Ortadoğu’da etnik ve mezhepsel bir temel üzerinden yoğunlaşmaya başlayan savaş neredeyse tüm ülkeleri doğrudan veya dolaylı bir şekilde etkisi altına almıştı. Kuşkusuz, sadece devlet olmayı başarmış etnik toplulukları değil, birçok etnik ve dini azınlık da bu çatışmalardan çok güçlü bir şekilde etkilendi hatta Yezidiler büyük katliamalara maruz bırakıldı. Ortadoğu’nun adeta bir cehenneme dönüştüğü o yıllarda, Kürtler her ne kadar kendi aralarında çok güçlü bir ulusal ittifak kurmayı başaramasalar da Irak ve Suriye’ de belli bir statü elde etmişlerdi. Türkiye’ de ise bir çözüm süreci mevcuttu. Kürtlerin talep ettikleri siyasal modellere baktığımızda Irak Kürdistanı, yetkileri daha geniş bir federasyon veya kendi ulus-devletini kurma amacında iken, Türkiye Kürtleri ve Rojava bölgesi, siyasal taleplerini etnik, dini veya topraksal bir oluşumu esas alamayan demokratik özerklik olarak formüle etmişlerdi. İran Kürtlerinde ise genel eğilim demokratik özerklik ve federalizmden yana idi.

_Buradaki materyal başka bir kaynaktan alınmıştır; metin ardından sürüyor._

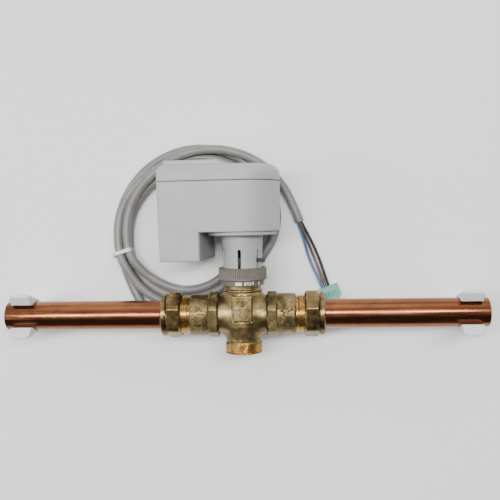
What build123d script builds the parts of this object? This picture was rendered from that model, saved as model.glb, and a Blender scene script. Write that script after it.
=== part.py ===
from build123d import *
from math import acos, asin, atan2, cos, degrees, hypot, pi, radians, sin, sqrt, tan
import os

# Diverter valve with its electric actuator, lying on its pipe clips, in millimetres.
# +X runs along the pipes, +Z is away from the surface that the clips are screwed to.
# The origin is on that surface, under the point where the stem axis meets the pipe axis.
# Valve pieces are drawn upright, with the stem along +Z, the pipe axis along +X and the
# front at -Y, then laid down by VALVE_PLACE. Actuator pieces add a small turn on the stem.

os.makedirs("parts", exist_ok=True)

# ---------------------------------------------------------------- driving dimensions
AXIS_HEIGHT = 35.0  # pipe axis above the surface
STEM_TILT = 5.0  # how far the stem rises from the surface, degrees
HEAD_TURN = -5.0  # how far the actuator is turned on the stem, degrees

SLIDE_GAP = 0.10  # radial gap of a sliding piece
RUN_GAP = 0.05  # radial gap of a running fit
REST_GAP = 0.05  # gap between pieces that rest on each other across a joint

PIPE_R = 11.0
PIPE_WALL = 0.9
PIPE_END = 183.5  # pipe's free end from the stem axis
PIPE_STOP = 30.0  # pipe's inner end from the stem axis

# valve body
BODY_HALF = 18.2  # arm face from the stem axis
BODY_SWELL = 15.4  # body's barrel about the stem axis
ARM_R = 14.0
STUB_R = 12.0  # threaded stub inside each connector
STUB_LENGTH = 9.6
WATERWAY_R = 8.5
CHAMBER_R = 11.0
CHAMBER_FLOOR = -12.0
UPPER_SEAT = 5.5  # underside of the upper seat
SEAT_THICKNESS = 2.0
SEAT_HOLE_R = 7.0
UPPER_CHAMBER_R = 9.5
PORT_END = -29.5
PORT_THREAD_R = 14.0
PORT_THREAD_TOP = -20.1
THREAD_PITCH = 1.5
THREAD_DEPTH = 0.8
NECK_R = 14.3
NECK_THREAD_R = 13.8
NECK_TOP = 31.0
PLATE_WIDTH = 15.0  # raised plate on the front of the body
PLATE_HEIGHT = 18.8
PLATE_Z = 6.0
PLATE_FRONT = 16.9

# stem, plug and spring
STROKE = 2.5
STEM_R = 2.0
STEM_TOP = 38.0
PLUG_R = 8.4
PLUG_CORE = 3.6
SEAL_THICKNESS = 1.2
GLAND_TOP = 28.0
SPRING_R = 5.4  # mean radius
SPRING_WIRE_R = 0.55
SPRING_TURNS = 4.0
RETAINER_THICKNESS = 1.6
RETAINER_R = 7.0

# connectors and compression nuts, distances from the stem axis
HEX_WALL = 5.0  # from the pipe's surface to a flat
HEX_FLATS = 2 * (PIPE_R + HEX_WALL)
HEX_CHAMFER = 1.3
CONNECTOR_HEX = 8.0
CONNECTOR_BARREL = 14.0
BARREL_R = PIPE_R + HEX_WALL
SOCKET_WALL = 3.6  # from the pipe's surface to the thread's crest
CONNECTOR_THREAD_R = PIPE_R + SOCKET_WALL
CONNECTOR_THREAD = 11.0
NUT_START = 46.7
NUT_HEX = 11.0
NUT_COLLAR = 4.2
NUT_COLLAR_WALL = 5.3
NUT_COLLAR_R = PIPE_R + NUT_COLLAR_WALL
OLIVE_LENGTH = 4.6
OLIVE_RISE = 1.4
OLIVE_R = PIPE_R + OLIVE_RISE
WASHER_THICKNESS = 1.0
HEX_TURN = {"left": -25.0, "right": -25.0}  # nut's turn about the pipe axis
CONNECTOR_TURN = -23.0

# pipe clips
CLIP_AT = 170.0
CLIP_WIDTH = 16.0
CLIP_WALL = 2.6
CLIP_GRIP = 2.0  # how much narrower than the pipe the half opening is
CLIP_MOUTH = PIPE_R - CLIP_GRIP
CLIP_EAR_REACH = 5.5
CLIP_EAR = PIPE_R + CLIP_EAR_REACH  # ear tip from the pipe axis
CLIP_EAR_RISE = 5.5
CLIP_FOOT_WIDTH = 18.0
CLIP_SCREW_R = 2.2
CLIP_FLOOR = 4.0
CLIP_HEAD_R = 4.2

# union ring and neck
RING_R = 18.35
RING_LOW_R = 16.4
RING_BOTTOM = 22.6
RING_STEP = 26.5
RING_TOP = 36.1
KNURL_COUNT = 72
KNURL_DEPTH = 0.35
COLLAR_FLANGE_R = 16.0
COLLAR_FLANGE = 2.0
COLLAR_LOW_R = 14.7
COLLAR_TOP_R = 15.8
SLOT_WIDTH = 2.4
SLOT_TOP = 49.9
SLOT_COUNT = 6
SLOT_TURN = -90.0
DISC_R = 26.6
DISC_BOTTOM = 60.9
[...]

Ortadoğu’da yeni siyasal denklerim oluştuğu bir dönemde Yezidi yerleşim birimi olan Şengal için de kantonal bir yapılanma o günlerde sıkça dile getiriliyordu. Yezidilerin Irak genelinde ve Kürtler arasında dinsel bir azınlık olması, 2014 yazında IŞİD tarafından izleri uzun zaman sürecek olan vahşi bir saldırıya uğraması ve hala büyük bir tehdit altında olması bu önerinin dile getirilmesinin sebeplerindendi.

Latince ‘canto’ kelimesinden türeyen Kanton kavramı bir ülke içerisinde etnik, dini veya merkezi devlet ile aynı kimliği paylaşan yerel guruplar ile merkezi devlet arasında görev ve yetki paylaşımını esas alan bir çeşit özerkliktir. Daha geniş anlamı ile federalizm içerisinde de tanımlanabilir. İsviçre, Kanada, Fransa, Lüksemburg veya Bolivya gibi ülkeler birbirinden farklı prensiplere sahip olsalar da kantonal birimlere sahipler. Kantonal modelde belli bir toprak parçası üzerine yerleşen ve etnik, dilsel, dinsel veya kültürel olarak merkezi devletten farklı bir kimlik taşıyan gruplar kendi iç işlerini (trafik, anadil eğitimi, okul, ibadethane, üniversite işleri, emlak, yol bakım, orman işleri ve yerel güvenlik vb.) yürütmede hatırı sayılır bir yetkiye sahipler. Merkezi devlet daha çok dış ilişkiler, ulusal savunma, büyük ekonomik yatırımlar ve vergi toplama ile yetkili olmasından dolayı, bu model ile azınlık grupların egemen gruplar içerisinde kimliksel veya aidiyetsel tüm değerlerini özgürce yaşayabilmeleri öngörülememektedir.